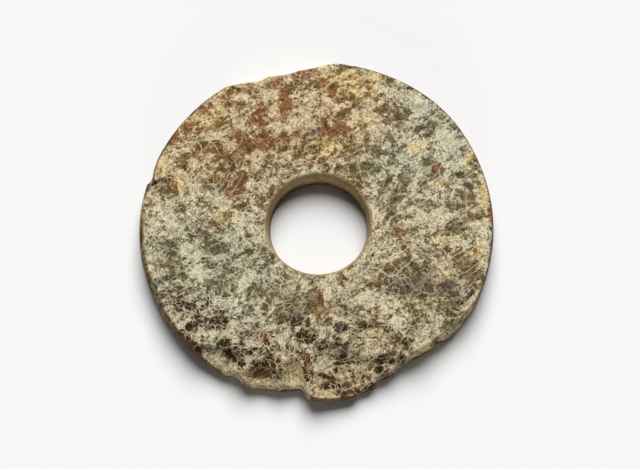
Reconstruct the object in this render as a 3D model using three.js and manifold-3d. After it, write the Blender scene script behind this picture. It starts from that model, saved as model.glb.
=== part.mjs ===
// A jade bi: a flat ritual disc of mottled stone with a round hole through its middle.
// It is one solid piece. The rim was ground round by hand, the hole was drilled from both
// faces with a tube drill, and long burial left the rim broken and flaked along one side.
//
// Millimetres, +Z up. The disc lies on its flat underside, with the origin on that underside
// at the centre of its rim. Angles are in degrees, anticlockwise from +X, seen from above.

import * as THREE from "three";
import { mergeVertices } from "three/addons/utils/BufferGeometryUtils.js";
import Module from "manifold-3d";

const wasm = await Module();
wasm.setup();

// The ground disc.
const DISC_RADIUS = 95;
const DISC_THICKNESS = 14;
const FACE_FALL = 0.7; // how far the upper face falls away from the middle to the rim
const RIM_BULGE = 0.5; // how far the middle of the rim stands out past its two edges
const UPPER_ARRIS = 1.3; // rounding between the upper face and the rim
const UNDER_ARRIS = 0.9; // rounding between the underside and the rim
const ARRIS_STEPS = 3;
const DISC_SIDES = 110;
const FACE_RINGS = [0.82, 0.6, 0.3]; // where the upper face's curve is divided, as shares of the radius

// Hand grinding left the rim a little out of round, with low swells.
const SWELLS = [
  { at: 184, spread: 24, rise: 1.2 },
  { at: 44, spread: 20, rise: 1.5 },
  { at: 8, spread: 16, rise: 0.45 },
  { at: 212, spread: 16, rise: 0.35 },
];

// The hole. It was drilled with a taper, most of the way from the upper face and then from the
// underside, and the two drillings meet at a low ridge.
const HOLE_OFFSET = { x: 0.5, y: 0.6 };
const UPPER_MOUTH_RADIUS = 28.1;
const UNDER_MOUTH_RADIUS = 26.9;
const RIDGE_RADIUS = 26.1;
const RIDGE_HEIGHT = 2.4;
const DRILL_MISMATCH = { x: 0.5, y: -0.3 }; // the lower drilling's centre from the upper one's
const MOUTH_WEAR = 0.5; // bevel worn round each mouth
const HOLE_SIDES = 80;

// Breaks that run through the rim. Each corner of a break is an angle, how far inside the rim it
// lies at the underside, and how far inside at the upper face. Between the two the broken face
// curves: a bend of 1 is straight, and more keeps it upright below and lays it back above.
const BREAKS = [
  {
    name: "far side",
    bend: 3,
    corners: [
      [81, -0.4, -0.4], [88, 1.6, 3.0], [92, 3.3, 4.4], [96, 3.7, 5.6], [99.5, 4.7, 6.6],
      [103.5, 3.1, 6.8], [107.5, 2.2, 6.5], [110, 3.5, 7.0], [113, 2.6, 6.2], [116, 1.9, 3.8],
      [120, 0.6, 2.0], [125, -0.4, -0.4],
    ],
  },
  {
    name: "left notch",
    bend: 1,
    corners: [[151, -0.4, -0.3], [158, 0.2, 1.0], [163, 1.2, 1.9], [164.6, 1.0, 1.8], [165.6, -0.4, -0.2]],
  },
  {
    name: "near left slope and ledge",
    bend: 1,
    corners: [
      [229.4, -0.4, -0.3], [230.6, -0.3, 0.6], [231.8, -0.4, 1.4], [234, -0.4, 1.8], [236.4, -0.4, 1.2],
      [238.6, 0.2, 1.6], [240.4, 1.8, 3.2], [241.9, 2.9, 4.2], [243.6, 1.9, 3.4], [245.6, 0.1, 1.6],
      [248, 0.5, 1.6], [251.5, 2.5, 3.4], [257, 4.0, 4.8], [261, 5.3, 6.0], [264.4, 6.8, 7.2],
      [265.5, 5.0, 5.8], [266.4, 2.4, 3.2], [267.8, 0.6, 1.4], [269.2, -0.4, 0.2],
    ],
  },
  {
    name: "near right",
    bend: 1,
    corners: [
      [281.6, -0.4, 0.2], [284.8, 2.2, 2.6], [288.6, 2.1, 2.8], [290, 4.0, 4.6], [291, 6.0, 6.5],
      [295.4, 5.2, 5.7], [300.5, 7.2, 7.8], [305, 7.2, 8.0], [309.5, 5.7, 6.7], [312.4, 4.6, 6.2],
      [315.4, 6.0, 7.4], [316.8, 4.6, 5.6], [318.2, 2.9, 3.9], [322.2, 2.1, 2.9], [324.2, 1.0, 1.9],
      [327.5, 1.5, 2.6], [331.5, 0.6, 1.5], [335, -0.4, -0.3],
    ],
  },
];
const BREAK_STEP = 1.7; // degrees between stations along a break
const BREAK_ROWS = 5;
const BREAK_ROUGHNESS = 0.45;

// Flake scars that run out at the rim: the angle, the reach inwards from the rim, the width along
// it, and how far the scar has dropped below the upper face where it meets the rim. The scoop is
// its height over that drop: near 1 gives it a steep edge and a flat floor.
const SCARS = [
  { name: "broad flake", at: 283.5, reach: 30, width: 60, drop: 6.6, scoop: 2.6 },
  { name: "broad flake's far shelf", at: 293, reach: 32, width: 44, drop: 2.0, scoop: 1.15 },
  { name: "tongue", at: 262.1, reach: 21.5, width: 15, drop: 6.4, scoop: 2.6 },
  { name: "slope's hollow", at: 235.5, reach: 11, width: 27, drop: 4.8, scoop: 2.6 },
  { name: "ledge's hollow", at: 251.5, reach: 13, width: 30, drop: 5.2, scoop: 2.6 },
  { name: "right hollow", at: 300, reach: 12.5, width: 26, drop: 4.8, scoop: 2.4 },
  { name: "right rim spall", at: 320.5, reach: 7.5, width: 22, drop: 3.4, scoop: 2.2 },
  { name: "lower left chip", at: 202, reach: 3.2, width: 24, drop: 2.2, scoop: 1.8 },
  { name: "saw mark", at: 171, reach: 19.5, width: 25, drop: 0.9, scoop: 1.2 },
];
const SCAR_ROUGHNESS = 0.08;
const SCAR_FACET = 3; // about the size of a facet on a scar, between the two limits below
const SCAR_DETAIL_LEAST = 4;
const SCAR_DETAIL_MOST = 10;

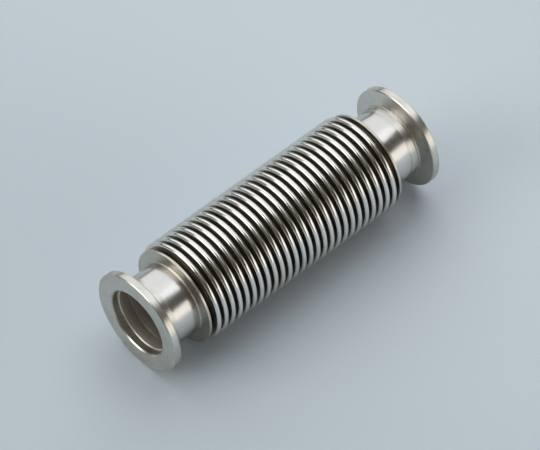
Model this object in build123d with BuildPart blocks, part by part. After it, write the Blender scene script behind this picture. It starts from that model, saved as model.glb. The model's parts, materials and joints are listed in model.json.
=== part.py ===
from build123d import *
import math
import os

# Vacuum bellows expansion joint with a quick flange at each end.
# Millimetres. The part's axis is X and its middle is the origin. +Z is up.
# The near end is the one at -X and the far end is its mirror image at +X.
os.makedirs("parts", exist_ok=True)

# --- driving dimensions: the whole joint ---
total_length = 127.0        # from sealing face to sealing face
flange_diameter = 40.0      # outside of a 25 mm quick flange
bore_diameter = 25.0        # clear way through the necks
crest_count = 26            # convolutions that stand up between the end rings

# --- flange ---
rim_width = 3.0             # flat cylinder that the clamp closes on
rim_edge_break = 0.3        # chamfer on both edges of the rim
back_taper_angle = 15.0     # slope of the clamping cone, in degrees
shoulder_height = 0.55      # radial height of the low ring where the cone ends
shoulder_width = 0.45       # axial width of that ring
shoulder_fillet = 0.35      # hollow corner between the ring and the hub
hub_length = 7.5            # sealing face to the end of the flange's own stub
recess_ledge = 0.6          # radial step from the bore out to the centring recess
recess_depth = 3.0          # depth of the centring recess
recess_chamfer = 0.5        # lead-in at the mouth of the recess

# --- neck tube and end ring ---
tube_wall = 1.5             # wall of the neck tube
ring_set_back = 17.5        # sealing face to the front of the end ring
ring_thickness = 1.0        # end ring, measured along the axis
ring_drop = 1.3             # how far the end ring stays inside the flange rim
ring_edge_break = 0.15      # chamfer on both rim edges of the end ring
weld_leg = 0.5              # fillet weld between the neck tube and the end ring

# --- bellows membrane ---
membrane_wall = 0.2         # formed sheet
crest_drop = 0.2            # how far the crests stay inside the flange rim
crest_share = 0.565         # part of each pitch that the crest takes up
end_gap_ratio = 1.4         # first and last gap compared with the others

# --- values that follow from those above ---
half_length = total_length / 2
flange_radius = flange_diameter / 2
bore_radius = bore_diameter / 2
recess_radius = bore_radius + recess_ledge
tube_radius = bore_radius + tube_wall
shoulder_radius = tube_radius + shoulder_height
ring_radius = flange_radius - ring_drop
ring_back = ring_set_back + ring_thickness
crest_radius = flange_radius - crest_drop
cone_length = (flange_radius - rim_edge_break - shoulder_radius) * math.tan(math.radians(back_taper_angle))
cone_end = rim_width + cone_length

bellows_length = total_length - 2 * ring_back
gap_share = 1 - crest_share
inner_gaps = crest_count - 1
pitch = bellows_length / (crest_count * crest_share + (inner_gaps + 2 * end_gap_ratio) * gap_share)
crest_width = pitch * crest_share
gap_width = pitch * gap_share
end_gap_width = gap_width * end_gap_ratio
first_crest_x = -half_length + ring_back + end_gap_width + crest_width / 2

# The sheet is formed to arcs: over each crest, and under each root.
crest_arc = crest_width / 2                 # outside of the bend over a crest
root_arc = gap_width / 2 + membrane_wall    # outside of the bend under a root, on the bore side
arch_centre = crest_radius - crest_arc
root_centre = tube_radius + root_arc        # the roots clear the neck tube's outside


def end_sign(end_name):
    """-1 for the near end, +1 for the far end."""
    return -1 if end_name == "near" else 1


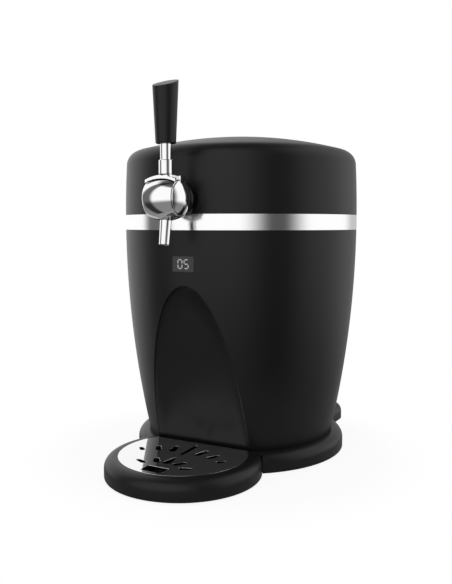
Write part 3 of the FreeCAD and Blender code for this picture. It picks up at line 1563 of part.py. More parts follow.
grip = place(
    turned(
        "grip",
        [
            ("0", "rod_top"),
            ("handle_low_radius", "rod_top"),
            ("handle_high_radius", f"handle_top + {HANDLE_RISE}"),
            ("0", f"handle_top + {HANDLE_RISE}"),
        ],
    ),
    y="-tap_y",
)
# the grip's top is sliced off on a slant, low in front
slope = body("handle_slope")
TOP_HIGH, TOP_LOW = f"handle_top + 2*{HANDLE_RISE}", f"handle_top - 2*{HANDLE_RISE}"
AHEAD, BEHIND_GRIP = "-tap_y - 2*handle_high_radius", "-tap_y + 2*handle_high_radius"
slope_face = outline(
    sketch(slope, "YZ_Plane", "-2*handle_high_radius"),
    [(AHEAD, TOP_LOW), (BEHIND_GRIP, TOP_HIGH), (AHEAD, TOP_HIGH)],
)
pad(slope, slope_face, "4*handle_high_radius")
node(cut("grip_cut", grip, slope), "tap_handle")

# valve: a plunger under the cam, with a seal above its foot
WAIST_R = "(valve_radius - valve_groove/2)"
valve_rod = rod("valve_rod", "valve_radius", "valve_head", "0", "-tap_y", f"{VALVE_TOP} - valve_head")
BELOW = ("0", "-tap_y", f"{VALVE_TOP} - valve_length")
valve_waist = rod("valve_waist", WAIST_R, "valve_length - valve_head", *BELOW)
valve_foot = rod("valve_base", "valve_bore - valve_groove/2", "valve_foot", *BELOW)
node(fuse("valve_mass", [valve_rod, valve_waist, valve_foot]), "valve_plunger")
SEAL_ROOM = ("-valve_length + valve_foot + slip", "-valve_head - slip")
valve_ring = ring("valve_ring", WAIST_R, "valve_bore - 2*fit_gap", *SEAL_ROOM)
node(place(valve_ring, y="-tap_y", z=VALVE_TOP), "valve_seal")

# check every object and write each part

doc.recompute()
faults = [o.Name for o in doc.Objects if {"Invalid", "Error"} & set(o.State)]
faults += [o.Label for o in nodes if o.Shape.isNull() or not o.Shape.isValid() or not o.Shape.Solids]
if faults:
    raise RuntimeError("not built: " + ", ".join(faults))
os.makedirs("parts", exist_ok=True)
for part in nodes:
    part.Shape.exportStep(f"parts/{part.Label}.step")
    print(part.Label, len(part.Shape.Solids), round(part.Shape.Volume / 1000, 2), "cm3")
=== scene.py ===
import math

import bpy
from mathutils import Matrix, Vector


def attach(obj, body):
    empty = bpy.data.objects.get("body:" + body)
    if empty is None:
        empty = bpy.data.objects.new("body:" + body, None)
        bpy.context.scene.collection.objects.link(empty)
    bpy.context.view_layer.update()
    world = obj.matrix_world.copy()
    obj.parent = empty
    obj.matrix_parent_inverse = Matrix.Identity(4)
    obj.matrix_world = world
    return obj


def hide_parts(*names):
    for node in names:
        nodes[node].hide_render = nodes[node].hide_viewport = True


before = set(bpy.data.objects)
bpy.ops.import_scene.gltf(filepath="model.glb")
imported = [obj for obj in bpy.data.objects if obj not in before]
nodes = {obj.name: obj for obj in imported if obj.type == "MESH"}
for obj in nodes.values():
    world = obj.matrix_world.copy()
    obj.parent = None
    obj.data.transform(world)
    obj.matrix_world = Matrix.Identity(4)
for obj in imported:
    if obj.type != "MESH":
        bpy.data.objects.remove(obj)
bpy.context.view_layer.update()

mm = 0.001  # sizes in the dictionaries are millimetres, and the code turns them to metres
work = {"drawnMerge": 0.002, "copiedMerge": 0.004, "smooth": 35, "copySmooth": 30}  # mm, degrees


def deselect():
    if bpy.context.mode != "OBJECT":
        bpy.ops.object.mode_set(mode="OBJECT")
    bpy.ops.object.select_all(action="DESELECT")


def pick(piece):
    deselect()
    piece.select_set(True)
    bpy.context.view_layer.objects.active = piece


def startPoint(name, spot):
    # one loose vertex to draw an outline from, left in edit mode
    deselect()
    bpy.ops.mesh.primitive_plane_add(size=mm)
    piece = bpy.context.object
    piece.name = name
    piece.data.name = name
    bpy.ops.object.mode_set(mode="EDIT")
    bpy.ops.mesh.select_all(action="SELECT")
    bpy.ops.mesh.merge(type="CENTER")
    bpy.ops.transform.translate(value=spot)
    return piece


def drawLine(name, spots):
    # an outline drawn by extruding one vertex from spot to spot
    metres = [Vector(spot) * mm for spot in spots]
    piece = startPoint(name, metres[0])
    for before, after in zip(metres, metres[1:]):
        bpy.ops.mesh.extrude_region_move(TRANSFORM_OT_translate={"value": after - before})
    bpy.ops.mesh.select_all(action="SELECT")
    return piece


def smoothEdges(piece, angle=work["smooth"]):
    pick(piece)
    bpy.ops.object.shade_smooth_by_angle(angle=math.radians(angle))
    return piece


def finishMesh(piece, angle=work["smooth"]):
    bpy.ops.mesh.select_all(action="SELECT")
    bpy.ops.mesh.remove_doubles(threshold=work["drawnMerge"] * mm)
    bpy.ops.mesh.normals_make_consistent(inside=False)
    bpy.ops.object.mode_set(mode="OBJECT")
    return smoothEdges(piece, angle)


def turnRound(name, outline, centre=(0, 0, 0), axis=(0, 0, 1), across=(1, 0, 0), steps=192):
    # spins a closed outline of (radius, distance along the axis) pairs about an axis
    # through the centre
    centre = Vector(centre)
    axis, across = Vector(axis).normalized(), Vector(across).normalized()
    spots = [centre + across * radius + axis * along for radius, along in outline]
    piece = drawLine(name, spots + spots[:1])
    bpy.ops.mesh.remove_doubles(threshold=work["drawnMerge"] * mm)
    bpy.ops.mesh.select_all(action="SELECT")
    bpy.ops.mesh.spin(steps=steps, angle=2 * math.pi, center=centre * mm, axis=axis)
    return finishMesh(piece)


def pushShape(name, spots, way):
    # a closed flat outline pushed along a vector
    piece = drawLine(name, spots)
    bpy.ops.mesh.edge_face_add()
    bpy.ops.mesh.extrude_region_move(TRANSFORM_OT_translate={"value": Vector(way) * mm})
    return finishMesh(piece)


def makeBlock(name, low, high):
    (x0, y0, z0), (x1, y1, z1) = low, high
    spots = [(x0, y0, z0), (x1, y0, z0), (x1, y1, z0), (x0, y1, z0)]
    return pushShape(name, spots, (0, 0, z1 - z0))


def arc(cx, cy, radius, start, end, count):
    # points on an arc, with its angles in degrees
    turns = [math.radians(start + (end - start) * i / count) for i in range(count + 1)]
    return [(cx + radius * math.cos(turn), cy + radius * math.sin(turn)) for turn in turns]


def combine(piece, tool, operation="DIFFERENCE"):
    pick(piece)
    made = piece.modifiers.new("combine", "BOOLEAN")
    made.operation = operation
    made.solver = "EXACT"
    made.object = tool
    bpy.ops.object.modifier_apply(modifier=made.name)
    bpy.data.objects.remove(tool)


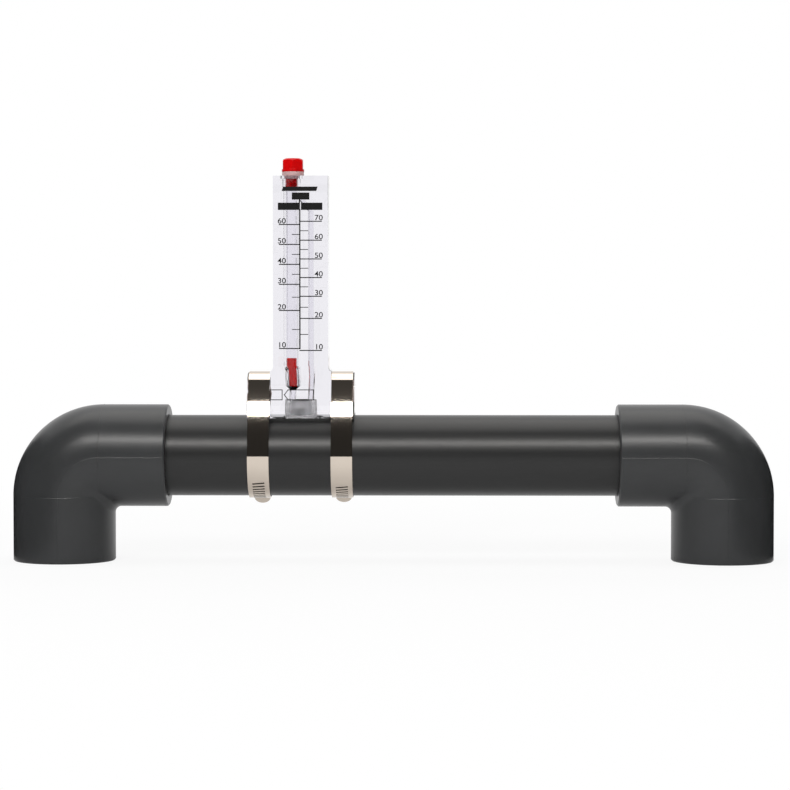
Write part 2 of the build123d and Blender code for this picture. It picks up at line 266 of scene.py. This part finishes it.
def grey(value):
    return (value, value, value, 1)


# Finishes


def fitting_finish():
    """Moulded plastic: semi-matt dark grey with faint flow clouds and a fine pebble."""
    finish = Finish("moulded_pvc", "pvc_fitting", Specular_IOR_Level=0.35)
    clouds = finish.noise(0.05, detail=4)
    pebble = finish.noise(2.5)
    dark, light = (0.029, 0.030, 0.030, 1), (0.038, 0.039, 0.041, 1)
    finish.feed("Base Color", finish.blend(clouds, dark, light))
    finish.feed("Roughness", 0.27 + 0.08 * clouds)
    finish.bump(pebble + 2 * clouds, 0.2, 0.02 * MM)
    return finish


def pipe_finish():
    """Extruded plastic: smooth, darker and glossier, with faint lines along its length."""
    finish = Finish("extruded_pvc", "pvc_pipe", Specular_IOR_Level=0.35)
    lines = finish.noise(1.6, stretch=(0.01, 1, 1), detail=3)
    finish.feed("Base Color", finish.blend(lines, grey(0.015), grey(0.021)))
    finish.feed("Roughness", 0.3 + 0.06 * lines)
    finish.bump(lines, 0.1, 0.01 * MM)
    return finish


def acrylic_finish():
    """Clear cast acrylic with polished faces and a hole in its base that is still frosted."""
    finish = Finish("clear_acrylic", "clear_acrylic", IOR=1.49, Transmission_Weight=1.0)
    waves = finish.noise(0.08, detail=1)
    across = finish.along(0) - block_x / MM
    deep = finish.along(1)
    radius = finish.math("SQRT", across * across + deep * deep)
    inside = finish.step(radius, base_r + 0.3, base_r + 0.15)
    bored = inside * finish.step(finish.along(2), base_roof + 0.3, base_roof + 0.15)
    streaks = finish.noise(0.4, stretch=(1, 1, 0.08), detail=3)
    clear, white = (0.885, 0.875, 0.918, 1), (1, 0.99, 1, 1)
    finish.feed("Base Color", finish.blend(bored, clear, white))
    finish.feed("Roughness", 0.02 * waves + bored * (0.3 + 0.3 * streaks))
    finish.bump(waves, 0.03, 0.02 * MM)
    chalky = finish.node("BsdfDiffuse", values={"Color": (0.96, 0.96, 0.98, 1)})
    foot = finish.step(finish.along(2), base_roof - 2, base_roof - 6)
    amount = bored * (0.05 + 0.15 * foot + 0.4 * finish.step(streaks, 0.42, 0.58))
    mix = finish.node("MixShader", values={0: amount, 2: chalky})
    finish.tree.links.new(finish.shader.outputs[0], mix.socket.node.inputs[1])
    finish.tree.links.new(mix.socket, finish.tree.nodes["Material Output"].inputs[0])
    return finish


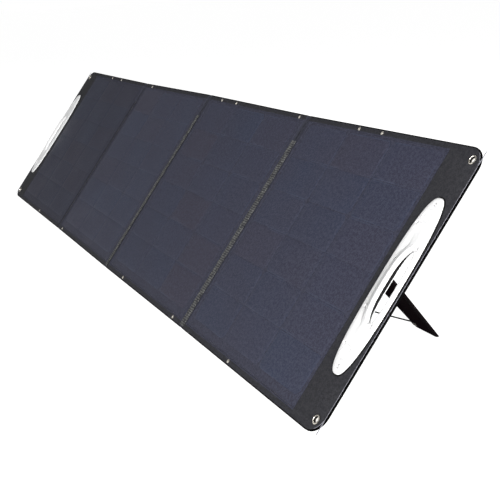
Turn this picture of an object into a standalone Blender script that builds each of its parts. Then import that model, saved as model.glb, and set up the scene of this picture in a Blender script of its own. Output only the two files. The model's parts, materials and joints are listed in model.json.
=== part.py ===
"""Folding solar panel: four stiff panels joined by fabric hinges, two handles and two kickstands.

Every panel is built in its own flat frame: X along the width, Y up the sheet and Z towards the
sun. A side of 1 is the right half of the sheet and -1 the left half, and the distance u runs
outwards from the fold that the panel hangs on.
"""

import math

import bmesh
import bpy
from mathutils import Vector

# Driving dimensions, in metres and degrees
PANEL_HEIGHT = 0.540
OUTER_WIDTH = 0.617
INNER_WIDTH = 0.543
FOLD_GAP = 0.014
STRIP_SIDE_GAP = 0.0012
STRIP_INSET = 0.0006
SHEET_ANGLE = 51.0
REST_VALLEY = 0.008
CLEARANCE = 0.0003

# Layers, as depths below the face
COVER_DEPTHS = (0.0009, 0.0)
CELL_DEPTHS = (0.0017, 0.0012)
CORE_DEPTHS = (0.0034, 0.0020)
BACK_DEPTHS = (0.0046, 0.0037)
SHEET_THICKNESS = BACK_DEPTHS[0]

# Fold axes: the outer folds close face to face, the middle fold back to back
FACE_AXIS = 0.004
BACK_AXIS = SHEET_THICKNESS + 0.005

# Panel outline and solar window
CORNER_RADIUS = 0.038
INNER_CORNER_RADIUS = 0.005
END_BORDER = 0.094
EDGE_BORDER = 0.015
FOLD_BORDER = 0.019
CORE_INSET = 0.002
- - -
:: What is being asked ::
What do the lines above say from the one containing "# check every object and write each part" down to the one containing "bpy.context.view_layer.objects.active = piece"? Return them exactly, both end lines included, and only them.

:: Final result ::
# check every object and write each part

doc.recompute()
faults = [o.Name for o in doc.Objects if {"Invalid", "Error"} & set(o.State)]
faults += [o.Label for o in nodes if o.Shape.isNull() or not o.Shape.isValid() or not o.Shape.Solids]
if faults:
    raise RuntimeError("not built: " + ", ".join(faults))
os.makedirs("parts", exist_ok=True)
for part in nodes:
    part.Shape.exportStep(f"parts/{part.Label}.step")
    print(part.Label, len(part.Shape.Solids), round(part.Shape.Volume / 1000, 2), "cm3")
=== scene.py ===
import math

import bpy
from mathutils import Matrix, Vector


def attach(obj, body):
    empty = bpy.data.objects.get("body:" + body)
    if empty is None:
        empty = bpy.data.objects.new("body:" + body, None)
        bpy.context.scene.collection.objects.link(empty)
    bpy.context.view_layer.update()
    world = obj.matrix_world.copy()
    obj.parent = empty
    obj.matrix_parent_inverse = Matrix.Identity(4)
    obj.matrix_world = world
    return obj


def hide_parts(*names):
    for node in names:
        nodes[node].hide_render = nodes[node].hide_viewport = True


before = set(bpy.data.objects)
bpy.ops.import_scene.gltf(filepath="model.glb")
imported = [obj for obj in bpy.data.objects if obj not in before]
nodes = {obj.name: obj for obj in imported if obj.type == "MESH"}
for obj in nodes.values():
    world = obj.matrix_world.copy()
    obj.parent = None
    obj.data.transform(world)
    obj.matrix_world = Matrix.Identity(4)
for obj in imported:
    if obj.type != "MESH":
        bpy.data.objects.remove(obj)
bpy.context.view_layer.update()

mm = 0.001  # sizes in the dictionaries are millimetres, and the code turns them to metres
work = {"drawnMerge": 0.002, "copiedMerge": 0.004, "smooth": 35, "copySmooth": 30}  # mm, degrees


def deselect():
    if bpy.context.mode != "OBJECT":
        bpy.ops.object.mode_set(mode="OBJECT")
    bpy.ops.object.select_all(action="DESELECT")


def pick(piece):
    deselect()
    piece.select_set(True)
    bpy.context.view_layer.objects.active = piece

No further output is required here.